**TASK TO CARRY OUT**
Beginning with the line that contains "# name, motor, seat" and ending with the line that contains "record = json.load(file)", reproduce each line exactly; include both and add nothing.

******************************

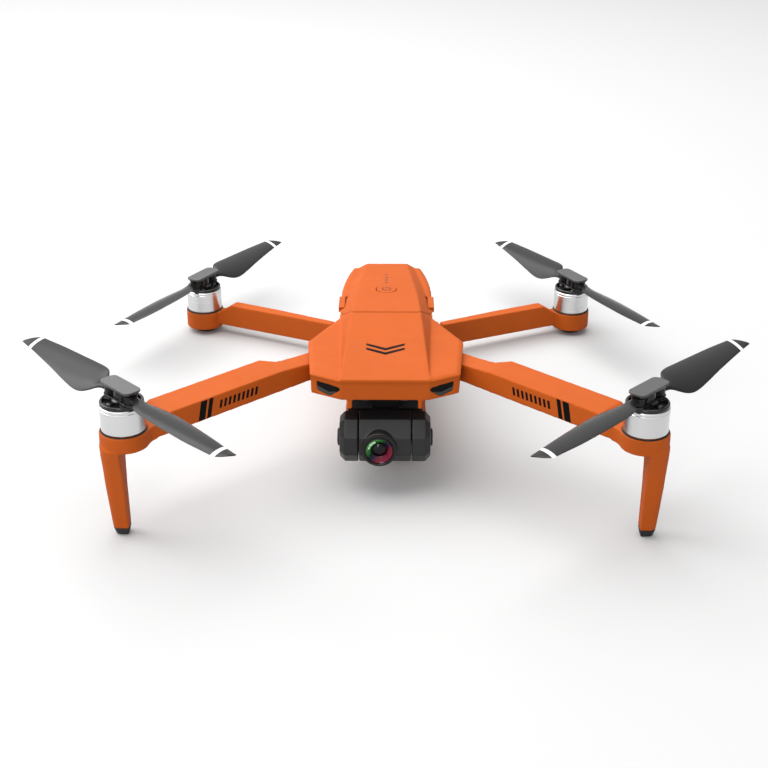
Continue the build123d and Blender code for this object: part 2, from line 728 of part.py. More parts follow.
def rear_pad():
    with BuildPart() as pad:
        with Locations((*REAR_MOTOR, 0)):
            Cylinder(6.0, REAR_POD_BOTTOM, align=(Align.CENTER, Align.CENTER, Align.MIN))
        chamfer(pad.faces().sort_by(Axis.Z)[0].edges(), length=0.8)
    return pad.part


# ---- motor and propeller -----------------------------------------------------------------------
CAN_HEIGHT = 12.3
BLADE_MID = 16.9
EYE_HALF = 1.7
EYE_RADIUS = 3.3
SHAFT_RADIUS = 1.5
BLADE_PIN_RADIUS = 1.2
CARRIER_LENGTH = 21.0
RING_HEIGHT = 1.6
CAP_UNDERSIDE = 6.7


def motor_stator(motor, seat):
    with BuildPart() as stator:
        with Locations((*motor, seat)):
            Cylinder(9.2, 0.7, align=(Align.CENTER, Align.CENTER, Align.MIN))
            Cylinder(6.4, 8.6, align=(Align.CENTER, Align.CENTER, Align.MIN))
        with Locations((*motor, seat)):
            Cylinder(SHAFT_RADIUS + RUN, 30, mode=Mode.SUBTRACT)
    return stator.part


def motor_bell(motor, seat):
    with BuildPart() as bell:
        with Locations((*motor, seat + 1.1)):
            Cylinder(BELL_RADIUS, CAN_HEIGHT - 1.1, align=(Align.CENTER, Align.CENTER, Align.MIN))
            Cylinder(7.4, CAN_HEIGHT - 2.3, align=(Align.CENTER, Align.CENTER, Align.MIN), mode=Mode.SUBTRACT)
        with Locations((*motor, seat + 0.6)):
            Cylinder(SHAFT_RADIUS, CAN_HEIGHT - 1.0, align=(Align.CENTER, Align.CENTER, Align.MIN))
    return bell.part


def hub_plane(motor, angle, z):
    turn = Vector(cos(radians(angle)), sin(radians(angle)), 0)
    return Plane(origin=(motor[0], motor[1], z), x_dir=turn, z_dir=(0, 0, 1))


def prop_hub(motor, seat, angle):
    """Slotted ring on the bell, the blade carrier and its two upright pins."""
    top = seat + CAN_HEIGHT
    with BuildPart() as hub:
        with BuildSketch(hub_plane(motor, angle, top)):
            Circle(8.9)
            with PolarLocations(6.3, 9):
                Circle(1.1, mode=Mode.SUBTRACT)
        extrude(amount=RING_HEIGHT)
        with BuildSketch(hub_plane(motor, angle, top + RING_HEIGHT)):
            SlotOverall(CARRIER_LENGTH, 7.4)
        extrude(amount=1.0)
        with BuildSketch(hub_plane(motor, angle, top + RING_HEIGHT)):
            Circle(2.4)
            with Locations((BLADE_PIN_OFFSET, 0), (-BLADE_PIN_OFFSET, 0)):
                Circle(BLADE_PIN_RADIUS)
        extrude(amount=CAP_UNDERSIDE - RING_HEIGHT)
    return hub.part


def hub_cap(motor, seat, angle):
    with BuildPart() as cap:
        with BuildSketch(hub_plane(motor, angle, seat + CAN_HEIGHT + CAP_UNDERSIDE)):
            SlotOverall(CARRIER_LENGTH, 8.2)
        extrude(amount=2.0)
        chamfer(cap.faces().sort_by(Axis.Z)[-1].edges(), length=0.6)
    return cap.part


# share of the blade's radius, width ahead of the axis, width behind it, pitch in degrees
BLADE_STATIONS = (
    (0.17, 2.8, 3.2, 20.0),
    (0.22, 6.0, 6.4, 20.0),
    (0.31, 8.2, 8.6, 18.0),
    (0.44, 8.4, 7.8, 15.0),
    (0.73, 7.9, 4.6, 11.0),
    (1.00, 6.7, 2.0, 8.0),
)


def blade(motor, seat, angle, sense, reach):
    """One twisted blade. Sense is +1 for a rotor that turns counter-clockwise seen from above."""
    mid = seat + BLADE_MID
    out = Vector(cos(radians(angle)), sin(radians(angle)), 0)
    ahead = Vector(-out.Y, out.X, 0) * sense
    foot = Vector(motor[0], motor[1], mid)
    sections = []
    for share, lead, trail, pitch in BLADE_STATIONS:
        rise = tan(radians(pitch))
        station = Plane(origin=foot + out * (share * reach), x_dir=ahead, z_dir=ahead.cross(Vector(0, 0, 1)))
        with BuildSketch(station) as section:
            with BuildLine():
                Polyline((lead, rise * lead - 0.3), (lead, rise * lead + 0.3), (lead * 0.3, rise * lead * 0.3 + 0.8),
                         (-trail, -rise * trail + 0.25), (-trail, -rise * trail - 0.25),
                         (lead * 0.3, rise * lead * 0.3 - 0.6), close=True)
            make_face()
        sections.append(section.sketch)
    with BuildPart() as solid:
        loft(sections, ruled=True)
        with BuildSketch(hub_plane(motor, angle, mid - EYE_HALF)):
            with Locations((BLADE_PIN_OFFSET, 0)):
                Circle(EYE_RADIUS)
            with Locations((11, 0)):
                Rectangle(8, 5.0)
        extrude(amount=2 * EYE_HALF)
        with BuildSketch(hub_plane(motor, angle, mid - 5)):
            with Locations((BLADE_PIN_OFFSET, 0)):
                Circle(BLADE_PIN_RADIUS + RUN)
        extrude(amount=10, mode=Mode.SUBTRACT)
    return solid.part


# ---- write the parts ---------------------------------------------------------------------------
def save(solid, name):
    solid.label = name
    export_step(solid, f"parts/{name}.step")


def save_pair(left, pattern):
    """Write a left sub-part and its mirror image; the pattern holds a place for the side's name."""
    save(left, pattern.format("left"))
    with BuildPart() as right:
        mirror(left, about=Plane.YZ)
    save(right.part, pattern.format("right"))


os.makedirs("parts", exist_ok=True)

save(lower_hull(), "lower_hull")
save(upper_canopy(), "upper_canopy")
save(hull_screws(), "hull_screws")
save(arm_hinge_pins(), "arm_hinge_pins")
save(main_board(), "main_board")
save(gps_module(), "gps_module")
save(flow_sensor(), "flow_sensor")
save(tail_light_lens(), "tail_light_lens")
save(battery_connector(), "battery_connector")
save(battery_case(), "battery_case")
save(battery_cells(), "battery_cells")
save(battery_lid(), "battery_lid")
save(battery_leds(), "battery_leds")
save(power_button(), "power_button")
save(gimbal_mount_plate(), "gimbal_mount_plate")
save(gimbal_dampers(), "gimbal_dampers")
save(gimbal_base(), "gimbal_base")
save(gimbal_yoke(), "gimbal_yoke")
save(gimbal_caps(), "gimbal_caps")
save(camera_barrel(), "camera_barrel")
save(lens_ring(), "lens_ring")
save(lens_glass(), "lens_glass")
save(camera_board(), "camera_board")

save_pair(nose_window(), "{}_nose_window")
save_pair(release_button(), "{}_release_button")
save_pair(front_arm(), "front_{}_arm")
save_pair(front_foot(), "front_{}_foot")
save_pair(rear_arm(), "rear_{}_arm")
save_pair(rear_pad(), "rear_{}_pad")

# name, motor, seat height, blade angle, direction of spin, blade radius
ROTORS = (
    ("front_{}", FRONT_MOTOR, FRONT_SEAT_Z, FRONT_BLADE_ANGLE, -1, FRONT_BLADE_RADIUS),
    ("rear_{}", REAR_MOTOR, REAR_SEAT_Z, REAR_BLADE_ANGLE, 1, REAR_BLADE_RADIUS),
)
for place, motor, seat, angle, sense, reach in ROTORS:
    save_pair(motor_stator(motor, seat), place + "_stator")
    save_pair(motor_bell(motor, seat), place + "_bell")
    save_pair(prop_hub(motor, seat, angle), place + "_prop_hub")
    save_pair(hub_cap(motor, seat, angle), place + "_hub_cap")
    save_pair(blade(motor, seat, angle, sense, reach), place + "_blade_a")
    save_pair(blade(motor, seat, angle + 180, sense, reach), place + "_blade_b")
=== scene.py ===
"""Looks of the folding camera quadcopter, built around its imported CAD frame. Lengths are in metres."""
import json
from math import atan2, cos, pi, radians, sin, tan

import bmesh
import bpy
from mathutils import Matrix, Vector
from mathutils.bvhtree import BVHTree

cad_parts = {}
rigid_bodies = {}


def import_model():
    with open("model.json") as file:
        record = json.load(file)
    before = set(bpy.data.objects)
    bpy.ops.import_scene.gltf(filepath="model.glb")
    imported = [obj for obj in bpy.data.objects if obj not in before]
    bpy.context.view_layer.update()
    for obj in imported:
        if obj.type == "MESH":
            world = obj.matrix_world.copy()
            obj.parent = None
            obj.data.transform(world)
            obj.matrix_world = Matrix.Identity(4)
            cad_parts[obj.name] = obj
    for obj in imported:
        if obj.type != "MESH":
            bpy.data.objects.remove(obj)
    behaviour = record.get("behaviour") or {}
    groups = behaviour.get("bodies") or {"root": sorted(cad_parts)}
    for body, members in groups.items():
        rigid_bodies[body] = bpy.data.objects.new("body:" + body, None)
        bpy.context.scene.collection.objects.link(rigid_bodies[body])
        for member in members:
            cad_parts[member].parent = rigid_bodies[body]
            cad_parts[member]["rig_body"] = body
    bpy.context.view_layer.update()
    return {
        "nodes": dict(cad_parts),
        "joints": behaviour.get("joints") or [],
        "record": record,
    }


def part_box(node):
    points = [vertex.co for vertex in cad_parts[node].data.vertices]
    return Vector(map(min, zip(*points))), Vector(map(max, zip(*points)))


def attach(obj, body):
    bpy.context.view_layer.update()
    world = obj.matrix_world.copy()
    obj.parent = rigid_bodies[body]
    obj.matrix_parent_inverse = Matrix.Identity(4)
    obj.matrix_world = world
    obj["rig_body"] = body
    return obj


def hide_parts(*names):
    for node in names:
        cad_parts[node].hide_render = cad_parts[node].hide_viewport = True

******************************

**WRITTEN ANSWER**
# name, motor, seat height, blade angle, direction of spin, blade radius
ROTORS = (
    ("front_{}", FRONT_MOTOR, FRONT_SEAT_Z, FRONT_BLADE_ANGLE, -1, FRONT_BLADE_RADIUS),
    ("rear_{}", REAR_MOTOR, REAR_SEAT_Z, REAR_BLADE_ANGLE, 1, REAR_BLADE_RADIUS),
)
for place, motor, seat, angle, sense, reach in ROTORS:
    save_pair(motor_stator(motor, seat), place + "_stator")
    save_pair(motor_bell(motor, seat), place + "_bell")
    save_pair(prop_hub(motor, seat, angle), place + "_prop_hub")
    save_pair(hub_cap(motor, seat, angle), place + "_hub_cap")
    save_pair(blade(motor, seat, angle, sense, reach), place + "_blade_a")
    save_pair(blade(motor, seat, angle + 180, sense, reach), place + "_blade_b")
=== scene.py ===
"""Looks of the folding camera quadcopter, built around its imported CAD frame. Lengths are in metres."""
import json
from math import atan2, cos, pi, radians, sin, tan

import bmesh
import bpy
from mathutils import Matrix, Vector
from mathutils.bvhtree import BVHTree

cad_parts = {}
rigid_bodies = {}


def import_model():
    with open("model.json") as file:
        record = json.load(file)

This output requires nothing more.